Life is expensive and marriage is a great way to share the expenses. One word of caution...is the person you want to marry a poor money manager? If they are, marriage will not improve that problem. I'm not a fan of separate bank accounts and co-habitation agreements. You're married so live like it. Figure out your budget and work together to follow it. Financial matters are mentioned more often in the Bible than prayer, healing, and mercy. God knows that our money is important and that it can be a blessing or a stumbling block. Don't neglect talking about money and continuing to talk about it. (Ecclesiastes 4:9-12)
8. What are your no-noes?
If you’ve been in a relationship for any length of time, you find out pretty quickly what behaviors don’t work; what I call no-noes. My wife and I have a few really simple no-noes. No name-calling, no contradicting your spouse in front of others, and no crazy big purchases without a meeting. Oh, and she gets her way 99% of the time. But when it's the 1%, she knows to let it go. Decide your no-noes before you plan the wedding. (Colossians 3:18-19)
9. Do we have a plan?
Everything important you want to accomplish in life should have a plan. Where do you want to live, what do you want to accomplish, when are your date nights? Do you care if the other person travels all the time? How much guy time or gal time is appropriate? Talk about it and write up a plan for your success. I have friends that still stay up all night playing poker once a week. I used to do that. Before I got married, my wife told me she didn't like me out all night. Done. (Proverbs 16:3)

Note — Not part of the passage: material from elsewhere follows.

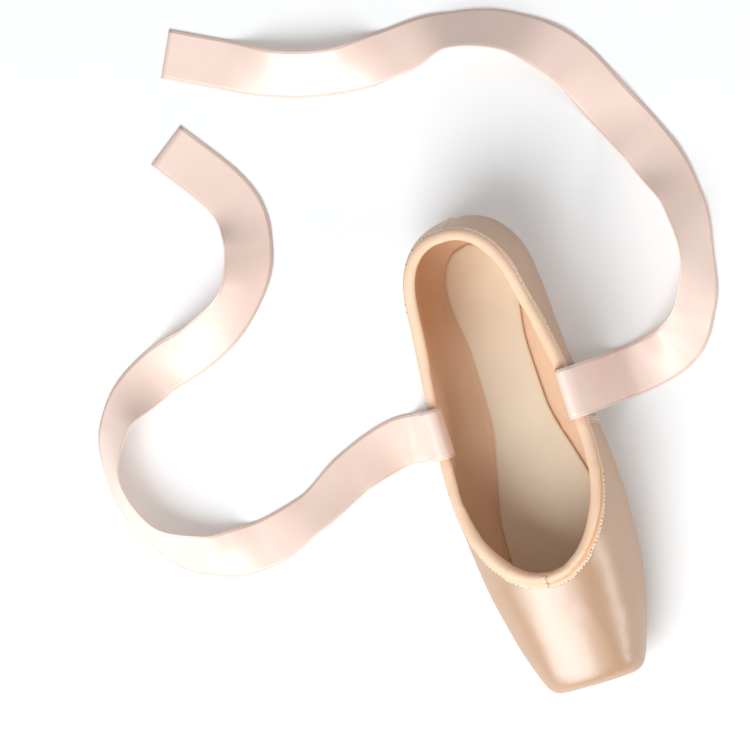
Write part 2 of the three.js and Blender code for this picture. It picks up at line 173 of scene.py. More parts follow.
def weave_group():
    """Woven cloth: fine slanting threads, long slubs and slow patches. Height and Tone vary round 0.5."""
    group, given, result = node_group(
        "weave", {"Threads": 500, "Slub": 0.5, "Patch": 60},
        {"Height": "NodeSocketFloat", "Tone": "NodeSocketFloat"})
    link = group.links.new
    place = node(group, "ShaderNodeTexCoord")
    twill = node(group, "ShaderNodeTexWave", wave_type="BANDS", bands_direction="DIAGONAL", Distortion=1.6,
                 Detail=2.0, Detail_Scale=0.6)
    fine = node(group, "ShaderNodeTexNoise", Scale=1500.0, Detail=1.0)
    slow = node(group, "ShaderNodeTexNoise", Detail=3.0)
    turned = node(group, "ShaderNodeMapping")
    turned.inputs["Rotation"].default_value = (0, 0, math.radians(90))
    link(place.outputs["Object"], turned.inputs["Vector"])
    link(turned.outputs["Vector"], twill.inputs["Vector"])
    link(given.outputs["Threads"], twill.inputs["Scale"])
    link(place.outputs["Object"], fine.inputs["Vector"])
    link(place.outputs["Object"], slow.inputs["Vector"])
    link(given.outputs["Patch"], slow.inputs["Scale"])
    mix = node(group, "ShaderNodeMix", data_type="FLOAT")
    link(given.outputs["Slub"], mix.inputs["Factor"])
    link(twill.outputs["Fac"], mix.inputs["A"])
    link(fine.outputs[0], mix.inputs["B"])
    link(mix.outputs[0], result.inputs["Height"])
    tone = math_node(group, "ADD", math_node(group, "MULTIPLY", slow.outputs[0], 0.7),
                     math_node(group, "MULTIPLY", mix.outputs[0], 0.3))
    link(tone, result.inputs["Tone"])
    return group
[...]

10. Do we know how to fight?
I don't mean MMA, but if you don't have ground rules when it comes to arguments, things can get heated quickly. A few of our ground rules...no going to bed angry, no name calling, and it's okay to leave and take a break if you're going to say something you'll probably regret. Lastly, if you get mad, just get naked. Trying to argue in the nude is almost impossible. Note: This method of arguing requires a marriage license. (Ephesians 5:25-29)
Now, by the power vested in me by the state of California, go forth and be happily married.